Dazu gehört auch die fast schwarze Puma Maki. Deren Form erinnert an die Pranke der Raubkatze, wohingegen zweifarbige Puka Mama eine ovale Form aufweist. Formen aber auch Farben der Andenknollen sind überaus vielfältig, und vor allem die leuchtenden Farben haben CIP-Fachmann André Devaux auf die Idee gebracht, bunte Kartoffelchips auf den Markt zu bringen. Der Kontakt zwischen einem privaten Unternehmen und den Bauern steht, sodass die bunten Chips demnächst auf den Markt kommen sollen, so Devaux. Er war auch an der Entwicklung eines Kartoffelpürees, des puré andino, beteiligt, der mittlerweile auf dem Markt ist. Das tiefgelbe Püree aus der mehrfach prämierten Tumbay-Kartoffel wurde mit Unterstützung aus dem Schweizer Entwicklungsfonds kreiert und soll die Nachfrage nach den alten Sorten erhöhen.

Sortenvielfalt und Ernährungssicherheit – für Roca ist dies das richtige Konzept, um den Marktanteil der traditionellen Sorten zu steigern. Die sind selbst in Peru nicht sonderlich präsent. Seit kurzem wird allerdings eine Mischung verschiedener Sorten in der größten Supermarktkette des Landes angeboten.

Diese Biokartoffeln sind recht gut angekommen, so Roca. „Unser Problem ist, dass der Markt sich schnell auf eine Sorte fixiert. Wir wollen aber möglichst viele Sorten ins Angebot bringen“. Für die Einkäufer der Supermarktketten ein kontraproduktives Vorgehen, das vorerst mit dem Kompromiss des bunt gemischten Kartoffelbeutels gelöst wurde. Ob die alten Sorten am Markt eine Chance haben, hängt allerdings auch davon ab, ob sie, wie immer wieder behauptet wird, wirklich eine das Immunsystem stärkende Wirkung haben. Punktuell werden sie bereits in der HIV- und Krebstherapie eingesetzt, so Roca. Doch fundierte Studien liegen, so der Wissenschaftler, noch nicht vor.

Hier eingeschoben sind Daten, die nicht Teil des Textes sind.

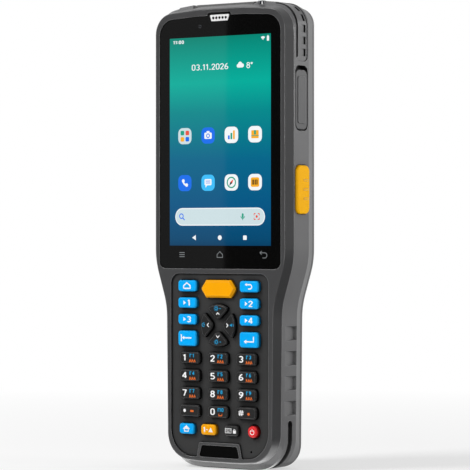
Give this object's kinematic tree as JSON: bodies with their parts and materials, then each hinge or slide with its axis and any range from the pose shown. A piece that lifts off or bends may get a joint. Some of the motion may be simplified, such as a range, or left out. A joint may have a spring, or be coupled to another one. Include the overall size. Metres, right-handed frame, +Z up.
{
  "type": "portable barcode data terminal",
  "caption": "Rugged handheld data terminal with a touch display, a numeric keypad, side scan triggers, a hinged port cover, a latched battery and a barcode scan window in its top end.",
  "frame": {"origin": "centre of the foot, on the surface that the terminal stands on, midway between the key tops and the back", "axes": "+Z up along the length from the foot to the scan window, the display and keys face -Y, +X is the user's right"},
  "size_m": [0.073, 0.0254, 0.1928],
  "materials": {
    "dark_casing": "fine grained",
    "grey_casing": "fine grained",
    "panel": "matte film",
    "black_gloss": "gloss",
    "display_glass": "polished cover glass, opaque black border",
    "display": "lit screen",
    "silver": "satin silver",
    "key_blue": "satin",
    "key_orange": "satin",
    "key_black": "satin",
    "key_red": "satin",
    "trigger_orange": "satin",
    "silicone": "matt",
    "circuit_board": "solder mask",
    "frame_metal": "cast",
    "scan_glass": "smoked",
    "lens": "polished",
    "steel": "turned",
    "gold": "plated",
    "battery_wrap": "matt wrap",
    "speaker_black": "matt"
  },
  "bodies": {
    "housing": {"front_housing": "dark_casing", "rear_housing": "grey_casing", "keypad_panel": "panel", "blank_plate": "black_gloss", "touch_glass": "display_glass", "lcd_panel": "display", "receiver_grille": "silver", "front_camera": "lens", "mid_frame": "frame_metal", "keypad_mat": "silicone", "keypad_board": "circuit_board", "main_board": "circuit_board", "scan_window": "scan_glass", "scan_engine": "black_gloss", "status_lens": "lens", "rear_camera_window": "lens", "rear_camera_module": "speaker_black", "loudspeaker": "speaker_black", "battery_pack": "battery_wrap", "battery_cover": "grey_casing", "battery_contacts": "gold", "housing_screws": "steel", "usb_socket": "steel", "charging_contacts": "gold", "trigger_switches": "speaker_black", "io_cover_pin": "steel"},
    "io_cover": {"io_cover": "grey_casing"},
    "side_trigger_right": {"side_trigger_right": "trigger_orange"},
    "side_trigger_left": {"side_trigger_left": "trigger_orange"},
    "battery_latch": {"battery_latch": "dark_casing"},
    "scan_key": {"scan_key": "key_orange"},
    "home_key": {"home_key": "key_blue"},
    "back_key": {"back_key": "key_blue"},
    "p1_key": {"p1_key": "key_blue"},
    "p2_key": {"p2_key": "key_blue"},
    "p3_key": {"p3_key": "key_blue"},
    "p4_key": {"p4_key": "key_blue"},
    "tab_key": {"tab_key": "key_blue"},
    "enter_key": {"enter_key": "key_blue"},
    "nav_up_key": {"nav_up_key": "key_black"},
    "nav_left_key": {"nav_left_key": "key_black"},
    "nav_down_key": {"nav_down_key": "key_black"},
    "nav_right_key": {"nav_right_key": "key_black"},
    "one_key": {"one_key": "key_black"},
    "two_key": {"two_key": "key_black"},
    "three_key": {"three_key": "key_black"},
    "four_key": {"four_key": "key_black"},
    "five_key": {"five_key": "key_black"},
    "six_key": {"six_key": "key_black"},
    "seven_key": {"seven_key": "key_black"},
    "eight_key": {"eight_key": "key_black"},
    "nine_key": {"nine_key": "key_black"},
    "star_key": {"star_key": "key_black"},
    "zero_key": {"zero_key": "key_black"},
    "hash_key": {"hash_key": "key_black"},
    "fn_key": {"fn_key": "key_blue"},
    "alpha_key": {"alpha_key": "key_orange"},
    "lock_key": {"lock_key": "key_black"},
    "power_key": {"power_key": "key_red"}
  },
  "joints": [
    {"name": "io_cover_hinge", "type": "hinge", "parent": "housing", "child": "io_cover", "pos_m": [0.0339, -0.00275, 0.142], "axis": [0, 1, 0], "range_deg": [0, 100]},
    {"name": "side_trigger_right_press", "type": "slide", "parent": "housing", "child": "side_trigger_right", "axis": [-1, 0, 0], "range_m": [0, 0.001], "stiffness_N_per_m": 2500},
    {"name": "side_trigger_left_press", "type": "slide", "parent": "housing", "child": "side_trigger_left", "axis": [1, 0, 0], "range_m": [0, 0.001], "stiffness_N_per_m": 2500},
    {"name": "battery_latch_slide", "type": "slide", "parent": "housing", "child": "battery_latch", "axis": [0, 0, 1], "range_m": [0, 0.0025], "stiffness_N_per_m": 600},
    {"name": "scan_key_press", "type": "slide", "parent": "housing", "child": "scan_key", "axis": [0, 1, 0], "range_m": [0, 0.0005], "stiffness_N_per_m": 2500},
    {"name": "home_key_press", "type": "slide", "parent": "housing", "child": "home_key", "axis": [0, 1, 0], "range_m": [0, 0.0005], "stiffness_N_per_m": 2500},
    {"name": "back_key_press", "type": "slide", "parent": "housing", "child": "back_key", "axis": [0, 1, 0], "range_m": [0, 0.0005], "stiffness_N_per_m": 2500},
    {"name": "p1_key_press", "type": "slide", "parent": "housing", "child": "p1_key", "axis": [0, 1, 0], "range_m": [0, 0.0005], "stiffness_N_per_m": 2500},
    {"name": "p2_key_press", "type": "slide", "parent": "housing", "child": "p2_key", "axis": [0, 1, 0], "range_m": [0, 0.0005], "stiffness_N_per_m": 2500},
    {"name": "p3_key_press", "type": "slide", "parent": "housing", "child": "p3_key", "axis": [0, 1, 0], "range_m": [0, 0.0005], "stiffness_N_per_m": 2500},
    {"name": "p4_key_press", "type": "slide", "parent": "housing", "child": "p4_key", "axis": [0, 1, 0], "range_m": [0, 0.0005], "stiffness_N_per_m": 2500},
    {"name": "tab_key_press", "type": "slide", "parent": "housing", "child": "tab_key", "axis": [0, 1, 0], "range_m": [0, 0.0005], "stiffness_N_per_m": 2500},
    {"name": "enter_key_press", "type": "slide", "parent": "housing", "child": "enter_key", "axis": [0, 1, 0], "range_m": [0, 0.0005], "stiffness_N_per_m": 2500},
    {"name": "nav_up_key_press", "type": "slide", "parent": "housing", "child": "nav_up_key", "axis": [0, 1, 0], "range_m": [0, 0.0005], "stiffness_N_per_m": 2500},
    {"name": "nav_left_key_press", "type": "slide", "parent": "housing", "child": "nav_left_key", "axis": [0, 1, 0], "range_m": [0, 0.0005], "stiffness_N_per_m": 2500},
    {"name": "nav_down_key_press", "type": "slide", "parent": "housing", "child": "nav_down_key", "axis": [0, 1, 0], "range_m": [0, 0.0005], "stiffness_N_per_m": 2500},
    {"name": "nav_right_key_press", "type": "slide", "parent": "housing", "child": "nav_right_key", "axis": [0, 1, 0], "range_m": [0, 0.0005], "stiffness_N_per_m": 2500},
    {"name": "one_key_press", "type": "slide", "parent": "housing", "child": "one_key", "axis": [0, 1, 0], "range_m": [0, 0.0005], "stiffness_N_per_m": 2500},
    {"name": "two_key_press", "type": "slide", "parent": "housing", "child": "two_key", "axis": [0, 1, 0], "range_m": [0, 0.0005], "stiffness_N_per_m": 2500},
    {"name": "three_key_press", "type": "slide", "parent": "housing", "child": "three_key", "axis": [0, 1, 0], "range_m": [0, 0.0005], "stiffness_N_per_m": 2500},
    {"name": "four_key_press", "type": "slide", "parent": "housing", "child": "four_key", "axis": [0, 1, 0], "range_m": [0, 0.0005], "stiffness_N_per_m": 2500},
    {"name": "five_key_press", "type": "slide", "parent": "housing", "child": "five_key", "axis": [0, 1, 0], "range_m": [0, 0.0005], "stiffness_N_per_m": 2500},
    {"name": "six_key_press", "type": "slide", "parent": "housing", "child": "six_key", "axis": [0, 1, 0], "range_m": [0, 0.0005], "stiffness_N_per_m": 2500},
    {"name": "seven_key_press", "type": "slide", "parent": "housing", "child": "seven_key", "axis": [0, 1, 0], "range_m": [0, 0.0005], "stiffness_N_per_m": 2500},
    {"name": "eight_key_press", "type": "slide", "parent": "housing", "child": "eight_key", "axis": [0, 1, 0], "range_m": [0, 0.0005], "stiffness_N_per_m": 2500},
    {"name": "nine_key_press", "type": "slide", "parent": "housing", "child": "nine_key", "axis": [0, 1, 0], "range_m": [0, 0.0005], "stiffness_N_per_m": 2500},
    {"name": "star_key_press", "type": "slide", "parent": "housing", "child": "star_key", "axis": [0, 1, 0], "range_m": [0, 0.0005], "stiffness_N_per_m": 2500},
    {"name": "zero_key_press", "type": "slide", "parent": "housing", "child": "zero_key", "axis": [0, 1, 0], "range_m": [0, 0.0005], "stiffness_N_per_m": 2500},
    {"name": "hash_key_press", "type": "slide", "parent": "housing", "child": "hash_key", "axis": [0, 1, 0], "range_m": [0, 0.0005], "stiffness_N_per_m": 2500},
    {"name": "fn_key_press", "type": "slide", "parent": "housing", "child": "fn_key", "axis": [0, 1, 0], "range_m": [0, 0.0005], "stiffness_N_per_m": 2500},
    {"name": "alpha_key_press", "type": "slide", "parent": "housing", "child": "alpha_key", "axis": [0, 1, 0], "range_m": [0, 0.0005], "stiffness_N_per_m": 2500},
    {"name": "lock_key_press", "type": "slide", "parent": "housing", "child": "lock_key", "axis": [0, 1, 0], "range_m": [0, 0.0005], "stiffness_N_per_m": 2500},
    {"name": "power_key_press", "type": "slide", "parent": "housing", "child": "power_key", "axis": [0, 1, 0], "range_m": [0, 0.0005], "stiffness_N_per_m": 2500}
  ]
}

Fundiert ist allerdings der hohe Vitamin-C-Gehalt. Zwei Knollen decken bereits den Tagesbedarf, und derzeit ist die Kartoffel die viertwichtigste Kulturpflanze der Welt. Neue Anbauländer wie Kuba, wo die Kartoffel seit Beginn der Neunzigerjahre vermehrt angebaut wird, aber auch die steigende Beliebtheit der Süßkartoffel sind dafür verantwortlich.

Um durchschnittlich drei Prozent sind die Erträge in den letzten Jahren gestiegen, und die Knolle hat nicht nur aufgrund des hohen Vitamin C- und Eiweißgehalts das Potenzial, einen wesentlichen Beitrag für die Ernährungssicherheit zu leisten, bekräftigt William Roca. Derzeit ernährt die Kulturpflanze rund 230 Millionen Menschen weltweit – Tendenz steigend. Daran hat das CIP einen wesentlichen Anteil, denn in den Labors in Lima wurden auch Kartoffelsorten mit kurzen Wachstumszeiten entwickelt, die eine zusätzliche Ernte ermöglichen. Und dafür war der Rückgriff auf die alten Sorten wiederum entscheidend.